Ce dérèglement annonce purement et simplement la dislocation des sociétés que nous avons connues. Je rappelle que sans cette relative stabilité du climat – malgré des épisodes fatalement violents -, qui dure depuis plus de 10000 ans, ni l’Égypte des Pharaons, ni la Grèce antique, les Assyriens et Mésopotamiens, les Phéniciens, Rome, les Incas, les Aztèques, la civilisation du Fleuve Jaune en Chine n’auraient existé.

Et reprenons. Qui est responsable ? Tout le monde, répondent en chœur margoulins, politiques, journalistes sous-informés, qui sont souvent les mêmes. Or comme dans La Ferme des animaux de ce cher grand Orwell – « certains étaient plus égaux que d’autres » -, le jeu est truqué. La responsabilité dans le désastre en cours est d’abord et avant tout celle des chefs, des capi qui décident et organisent. Parmi eux, un certain Patrick Pouyanné, patron de Total. Cet ingénieur des Mines – oui, encore un – a fait une carrière atroce, commencée chez Elf, douteux paradis de l’extrême corruption. Il fut à la tête de la filiale angolaise d’Elf, ce qui l’a sûrement mis au contact quotidien des kleptocrates au pouvoir en Angola, qui ont volé à leur peuple si tristement misérable des dizaines de milliards d’euros d’un pétrole qui aujourd’hui lui manque.

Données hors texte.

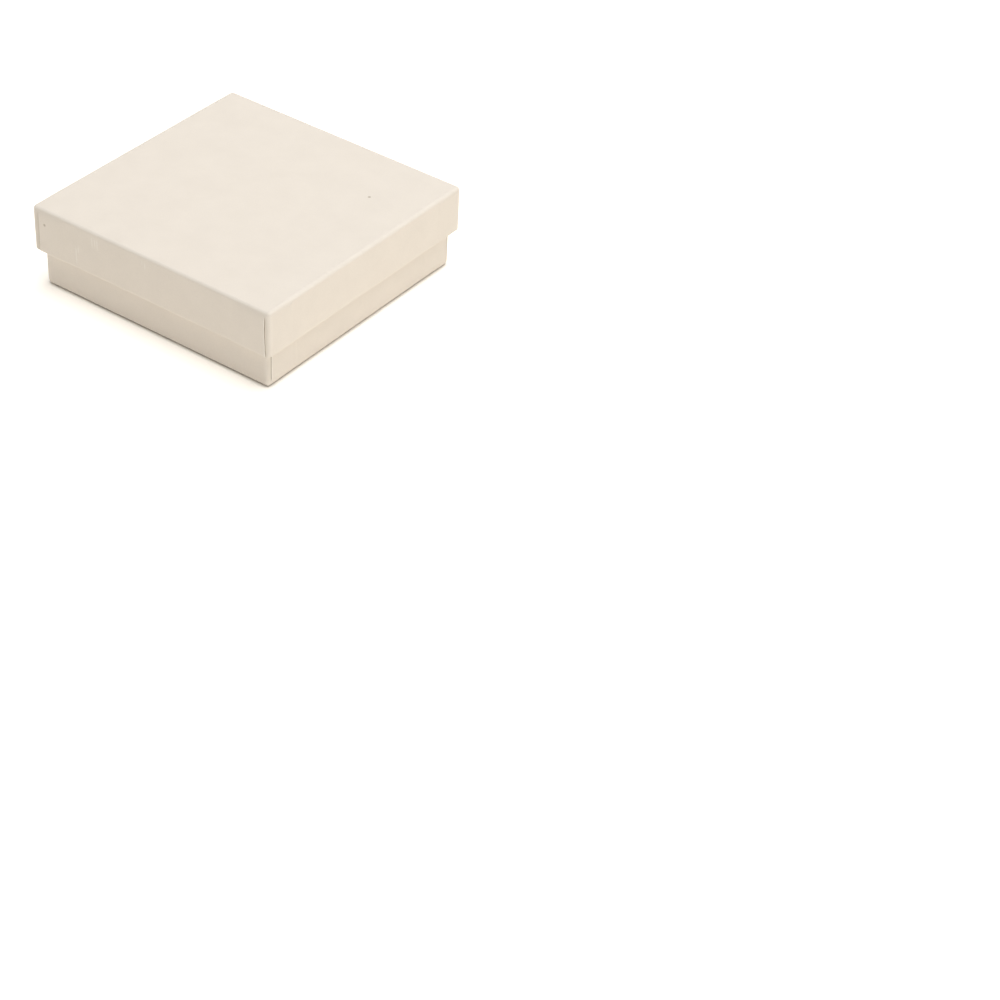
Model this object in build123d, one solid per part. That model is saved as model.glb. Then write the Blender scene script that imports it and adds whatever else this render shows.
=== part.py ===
from build123d import *
import os

# A square jewelry gift box: a rigid two-piece box of scored greyboard covered in cream paper.
# A shallow lid telescopes over a deeper tray. Each half is a folded board blank, four strips
# of stay tape that hold its corners, and one sheet of cover paper turned in over the rim.
# The tray carries a die-cut foam insert faced with velvet, and the lid a thin foam pad.
#
# Frame: +Z up, origin at the centre of the tray's underside, the flaps' seams on the front (-Y)
# and back walls of the lid and on the left and right walls of the tray. Millimetres.

# Overall sizes
LID_WIDTH = 90.0            # outside of the lid along X, between its flat walls
LID_DEPTH = 90.0            # outside of the lid along Y
CLOSED_HEIGHT = 27.2        # from the underside of the tray to the top of the closed lid
LID_SKIRT = 15.0            # outside height of the lid's walls

# Sheet stock
BOARD = 1.2                 # greyboard
PAPER = 0.15                # cover paper
STAY = 0.1                  # stay tape
LINER = 0.12                # lining paper inside the lid and the tray

# Fits
LID_CLEARANCE = 0.6         # between the lid's inner face and the tray's outer face, each side
INSERT_CLEARANCE = 0.35     # round the insert, each side
PAD_CLEARANCE = 0.8         # between the lid's pad and the tray's inner face, each side

# Folds and seams
SCORE_DEPTH = 0.8           # how deep the board is scored, which rounds the folded edge
CORNER_RADIUS = 0.9         # crushed outer corner where two board walls meet
BUTT_GAP = 0.1              # kerf where one board wall butts against the next
STAY_LEG = 10.0             # length of the stay tape along each wall
STAY_RAMP = 0.4             # how far the cover paper bridges past the end of the tape
EAR_LENGTH = 12.0           # the cover's ear, from the corner, under the next flap
SEAM_SETBACK = 1.0          # raw edge of the flap, back from the corner
TRAY_TURN_IN = 16.0         # depth of the paper turned in over the rim of the tray
LID_TURN_IN = 10.5          # depth of the paper turned in over the rim of the lid
TURN_IN_TAPER = 2.0         # how much each end of a turned-in flap narrows towards its edge
TURN_IN_GAP = 0.3           # gap between neighbouring turned-in flaps at the rim

# Insert and pad
FOAM_HEIGHT = 12.0          # foam block of the insert
VELVET = 0.6                # velvet bonded to the top of the foam
PAD_HEIGHT = 3.0            # foam pad under the top of the lid
PAD_CORNER = 3.0            # corner radius of the pad
FOAM_CORNER = 1.5           # corner radius of the foam block
SLIT_WIDTH = 0.9            # how far a knife-cut slit stands open
RING_SLIT = 26.0            # length of the slit that holds a ring
RING_SLIT_Y = -8.0          # its place along Y
EARRING_SLIT = 7.0          # length of each slit that holds an earring
EARRING_SPACING = 30.0      # between the two earring slits
EARRING_SLIT_Y = 12.0       # their place along Y
CHAIN_SLIT = 13.0           # length of each diagonal slit that holds a chain
CHAIN_SLIT_INSET = 14.0     # centre of a chain slit from the sides of the insert

# Derived sizes of the two halves
WALL = PAPER + BOARD + PAPER
TRAY_WIDTH = LID_WIDTH - 2 * (WALL + LID_CLEARANCE)
TRAY_DEPTH = LID_DEPTH - 2 * (WALL + LID_CLEARANCE)
TRAY_HEIGHT = CLOSED_HEIGHT - PAPER - BOARD - LINER
INSERT_BASE = PAPER + BOARD + LINER
INSERT_WIDTH = TRAY_WIDTH - 2 * (WALL + INSERT_CLEARANCE)
INSERT_DEPTH = TRAY_DEPTH - 2 * (WALL + INSERT_CLEARANCE)
PAD_WIDTH = TRAY_WIDTH - 2 * (WALL + PAD_CLEARANCE)
PAD_DEPTH = TRAY_DEPTH - 2 * (WALL + PAD_CLEARANCE)

UP = (Align.CENTER, Align.CENTER, Align.MIN)


def block(width, depth, low, high, radius=0.0):
    """An upright block centred on Z, from low to high, with rounded upright edges."""
    if radius > 0:
        return Pos(0, 0, low) * extrude(RectangleRounded(width, depth, radius), high - low)
    return Pos(0, 0, low) * Box(width, depth, high - low, align=UP)


def corner_squares(width, depth, side, low, high):
    """Four upright blocks that reach in from the corners of a rectangle by side."""
    reach = 2 * side
    squares = [
        Pos(sx * width / 2, sy * depth / 2, low) * Box(reach, reach, high - low, align=UP)
        for sx in (-1, 1)
        for sy in (-1, 1)
    ]
    return Part() + squares


def folded_edge(solid, radius):
    """Rounds the edges of the closed face, which lies lowest."""
    return fillet(solid.faces().sort_by(Axis.Z)[0].edges(), radius)


class Half:
    """One half of the box, modelled as an open tray: closed face down at z = 0, rim up.

    Its flaps with a raw edge, which cover the ears, are on the two walls that seam_axis crosses.
    """

    def __init__(self, width, depth, height, turn_in, seam_axis):
        self.height = height
        self.turn_in = turn_in
        self.seam_axis = seam_axis
        self.board_width = width - 2 * PAPER
        self.board_depth = depth - 2 * PAPER
        self.inner_width = self.board_width - 2 * BOARD
        self.inner_depth = self.board_depth - 2 * BOARD
        self.board_rim = height - PAPER
        self.stay_foot = PAPER + SCORE_DEPTH + STAY_RAMP

    def outline(self, outset, low, high):
        """The outside of the board's walls moved outwards by outset."""
        width = self.board_width + 2 * outset
        depth = self.board_depth + 2 * outset
        return block(width, depth, low, high, CORNER_RADIUS + outset)

    def inner(self, inset, low, high):
        """The inside of the board's walls moved inwards by inset."""
        return block(self.inner_width - 2 * inset, self.inner_depth - 2 * inset, low, high)

    def seam_band(self, near, far, low, high):
        """Mask over the two seam walls, from near to far from each corner."""
        wide = self.seam_axis == "Y"
        along = self.board_width if wide else self.board_depth
        across = self.board_depth if wide else self.board_width
        length = far - near
        masks = Part()
        for end in (-1, 1):
            for side in (-1, 1):
                middle = end * (along / 2 - near - length / 2)
                centre = (middle, side * across / 2) if wide else (side * across / 2, middle)
                size = (length, 4 * BOARD) if wide else (4 * BOARD, length)
                masks += Pos(*centre, low) * Box(*size, high - low, align=UP)
        return masks

    def board(self):
        """The blank: panel and four walls in one piece, scored folds outside, butted corners."""
        low = PAPER
        shell = self.outline(0, low, self.board_rim) - self.inner(0, low + BOARD, self.board_rim)
        score_core = self.outline(-SCORE_DEPTH, low, low + SCORE_DEPTH)
        shell -= self.outline(0, low, low + SCORE_DEPTH) - score_core
        for sx in (-1, 1):
            for sy in (-1, 1):
                x = sx * (self.inner_width - BUTT_GAP) / 2
                y = sy * (self.inner_depth / 2 + BOARD)
                kerf = Box(BUTT_GAP, 2 * BOARD, self.height, align=UP)
                shell -= Pos(x, y, low + BOARD) * kerf
        return shell

    def stay(self, sx, sy):
        """One strip of tape folded round an upright corner, outside the board."""
        band = self.outline(STAY, self.stay_foot, self.board_rim)
        band -= self.outline(0, self.stay_foot, self.board_rim)
        reach = 2 * STAY_LEG
        x = sx * self.board_width / 2
        y = sy * self.board_depth / 2
        return band & (Pos(x, y, 0) * Box(reach, reach, self.height, align=UP))

    def turned_in_flap(self, length):
        """One turned-in flap, flat in the XZ plane, narrowing downwards from the rim."""
        half = length / 2 - PAPER - TURN_IN_GAP
        edge = half - TURN_IN_TAPER
        outline = Polyline(
            (-half, self.board_rim), (half, self.board_rim),
            (edge, self.height - self.turn_in), (-edge, self.height - self.turn_in),
            close=True,
        )
        return extrude(make_face(Plane.XZ * outline), PAPER, dir=(0, -1, 0))

    def turn_ins(self):
        """The four flaps of cover paper glued down inside the walls."""
        front = self.turned_in_flap(self.inner_width)
        side = self.turned_in_flap(self.inner_depth)
        flaps = []
        for turn in (0, 180):
            flaps.append(Rot(0, 0, turn) * Pos(0, self.inner_depth / 2, 0) * front)
            flaps.append(Rot(0, 0, turn + 90) * Pos(0, self.inner_width / 2, 0) * side)
        return flaps

    def wrap(self):
        """The cover paper: one sheet over the panel and walls, its ears under the seam flaps."""
        top = self.height
        foot = self.stay_foot - STAY_RAMP
        reach = STAY_LEG + STAY_RAMP
        skin = folded_edge(self.outline(PAPER, 0, top), SCORE_DEPTH + PAPER)
        near_stay = corner_squares(self.board_width, self.board_depth, reach, foot, top)
        skin += self.outline(STAY + PAPER, foot, top) & near_stay
        skin += self.outline(2 * PAPER, foot, top) & self.seam_band(SEAM_SETBACK, EAR_LENGTH, foot, top)
        over_both = min(EAR_LENGTH, reach)
        skin += self.outline(STAY + 2 * PAPER, foot, top) & self.seam_band(
            SEAM_SETBACK, over_both, foot, top
        )
        skin -= folded_edge(self.outline(0, PAPER, self.board_rim), SCORE_DEPTH)
        skin -= self.inner(PAPER, self.board_rim - PAPER, top)
        for stay in self.stays():
            skin -= stay
        for flap in self.turn_ins():
            skin += flap
        return skin

    def stays(self):
        return [self.stay(sx, sy) for sy in (-1, 1) for sx in (-1, 1)]

    def liner(self):
        """A square of lining paper on the inside of the panel."""
        inset = PAPER + TURN_IN_GAP
        return self.inner(inset, PAPER + BOARD, PAPER + BOARD + LINER)


def slit(length, x, y, angle, low, high):
    """A knife-cut slit that stands a little open, with round ends."""
    return Pos(x, y, low) * Rot(0, 0, angle) * extrude(SlotOverall(length, SLIT_WIDTH), high - low)


def insert_slits(low, high):
    """The slits for one ring, a pair of earrings and the two ends of a chain."""
    chain_x = INSERT_WIDTH / 2 - CHAIN_SLIT_INSET
    chain_y = INSERT_DEPTH / 2 - CHAIN_SLIT_INSET
    cuts = [slit(RING_SLIT, 0, RING_SLIT_Y, 0, low, high)]
    for side in (-1, 1):
        cuts.append(slit(EARRING_SLIT, side * EARRING_SPACING / 2, EARRING_SLIT_Y, 0, low, high))
        cuts.append(slit(CHAIN_SLIT, side * chain_x, chain_y, -side * 45, low, high))
    return cuts


def insert_foam():
    """The foam block of the insert, cut right through by the slits."""
    low = INSERT_BASE
    high = low + FOAM_HEIGHT
    foam = block(INSERT_WIDTH, INSERT_DEPTH, low, high, FOAM_CORNER)
    for cut in insert_slits(low, high):
        foam -= cut
    return foam


def insert_velvet():
    """The velvet sheet bonded to the top of the foam, with the same slits."""
    low = INSERT_BASE + FOAM_HEIGHT
    high = low + VELVET
    sheet = block(INSERT_WIDTH, INSERT_DEPTH, low, high, FOAM_CORNER)
    for cut in insert_slits(low, high):
        sheet -= cut
    return sheet


def lid_pad():
    """The foam pad glued under the lid's liner, inside the tray's opening."""
    return block(PAD_WIDTH, PAD_DEPTH, TRAY_HEIGHT - PAD_HEIGHT, TRAY_HEIGHT, PAD_CORNER)


def place_lid(shape):
    """Turns a half upside down and sets its closed face at the top of the closed box."""
    return Pos(0, 0, CLOSED_HEIGHT) * Rot(180, 0, 0) * shape


def half_parts(name, half, place):
    """The named pieces of one half."""
    parts = {
        f"{name}_board": place(half.board()),
        f"{name}_wrap": place(half.wrap()),
        f"{name}_liner": place(half.liner()),
    }
    for stay in half.stays():
        placed = place(stay)
        middle = placed.center()
        corner = ("back" if middle.Y > 0 else "front") + "_" + ("right" if middle.X > 0 else "left")
        parts[f"{name}_stay_{corner}"] = placed
    return parts


lid = Half(LID_WIDTH, LID_DEPTH, LID_SKIRT, LID_TURN_IN, seam_axis="Y")
tray = Half(TRAY_WIDTH, TRAY_DEPTH, TRAY_HEIGHT, TRAY_TURN_IN, seam_axis="X")

parts = half_parts("lid", lid, place_lid)
parts.update(half_parts("tray", tray, lambda shape: shape))
parts["lid_pad"] = lid_pad()
parts["insert_foam"] = insert_foam()
parts["insert_velvet"] = insert_velvet()

os.makedirs("parts", exist_ok=True)
for name, shape in parts.items():
    export_step(shape, f"parts/{name}.step")
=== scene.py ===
import math

import bmesh
import bpy
import numpy as np
from mathutils import Matrix, Vector
from mathutils.geometry import delaunay_2d_cdt


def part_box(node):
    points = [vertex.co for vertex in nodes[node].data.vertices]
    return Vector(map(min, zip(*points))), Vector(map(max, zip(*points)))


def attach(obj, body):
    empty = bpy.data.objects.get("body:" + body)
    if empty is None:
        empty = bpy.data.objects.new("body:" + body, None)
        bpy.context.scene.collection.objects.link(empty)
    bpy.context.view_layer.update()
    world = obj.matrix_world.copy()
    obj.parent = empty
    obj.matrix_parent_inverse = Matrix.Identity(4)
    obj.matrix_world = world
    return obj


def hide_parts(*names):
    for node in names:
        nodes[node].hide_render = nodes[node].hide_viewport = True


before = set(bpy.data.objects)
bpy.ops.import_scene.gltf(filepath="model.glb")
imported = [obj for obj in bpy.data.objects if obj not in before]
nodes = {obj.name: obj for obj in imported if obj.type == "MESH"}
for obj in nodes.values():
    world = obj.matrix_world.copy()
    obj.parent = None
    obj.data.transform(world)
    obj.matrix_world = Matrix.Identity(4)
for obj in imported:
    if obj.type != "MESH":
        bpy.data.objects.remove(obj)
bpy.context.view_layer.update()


# ---- Boards ------------------------------------------------------------------------------------
# Each half is a blank of 1.2 mm greyboard, made from recycled fibre, scored half through and folded
# up. The walls butt at the corners. Only the strip above the lid's turn-ins and the tray's inner
# corners stay bare, so the board shows there as a dull grey-brown with darker and lighter flecks.

MM = 0.001                       # sizes are in millimetres, and Blender's are in metres

GREYBOARD = "#9A9182"
GREYBOARD_DARK_FIBRE = "#6F675B"
GREYBOARD_PALE_FIBRE = "#BDB5A6"


def linear(hex_colour):
    """An sRGB hex colour as the linear colour that a shader takes."""
    channels = [int(hex_colour[i:i + 2], 16) / 255 for i in (1, 3, 5)]
    return [((c + 0.055) / 1.055) ** 2.4 if c > 0.04045 else c / 12.92 for c in channels] + [1.0]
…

Mais je m’aperçois que je n’ai plus le temps, car il est bientôt midi. Et j’envisage de me faire une vaste salade de tomates, accompagnées d’ail, de concombre, de radis finement découpés, de salade verte et de tout ce que je trouverai. Donc Pouyanné, à la tête de la transnationale Total. Qui en train d’imposer à l’Ouganda et des pays voisins un oléoduc absolument criminel. Pouyanné est l’un des acteurs majeurs, dans le monde, de la destruction des écosystèmes et du climat. Mais il s’abrite derrière de pauvres arguments de façade qui par miracle, l’exonèrent de toute faute morale. C’est pas lui, c’est les autres. Nous. Les consommateurs. Le marché. La concurrence. Incapable de seulement considérer son rôle personnel, il trace sa route, qui le mène à une retraite dorée. Ses quatre enfants et les enfants de ces enfants apprécieront l’héritage.

Mais baste.Et pour en revenir au regard, ce mot qui ouvre cet article, avouons que celui-ci est aveugle. Car il est évident que Pouyanné est un tueur. Un serial-killer. Un assassin de masse. Cela ne saurait se discuter sérieusement. Mais nos si petits esprits sont englués dans des normes aujourd’hui disparues. Il n’est plus l’heure d’être convenable. Non ! Il est l’heure de regarder en face. Oui ! Pouyanné est coupable. Attention, je ne suis nullement partisan de la violence et des guillotines. Je ne lui souhaite pas même la prison. Mais je sais qu’un regard franc posé sur cet homme-là l’empêcherait, devrait l’empêcher de paraître en public. Pouyanné mérite cent fois d’être banni d’une société qu’il menace et accule. Si nous le voyions tel qu’il est, quelque chose changerait dans la réalité. Ce serait un pas. Une toute petite avancée vers un avenir moins pénible que celui qui nous attend.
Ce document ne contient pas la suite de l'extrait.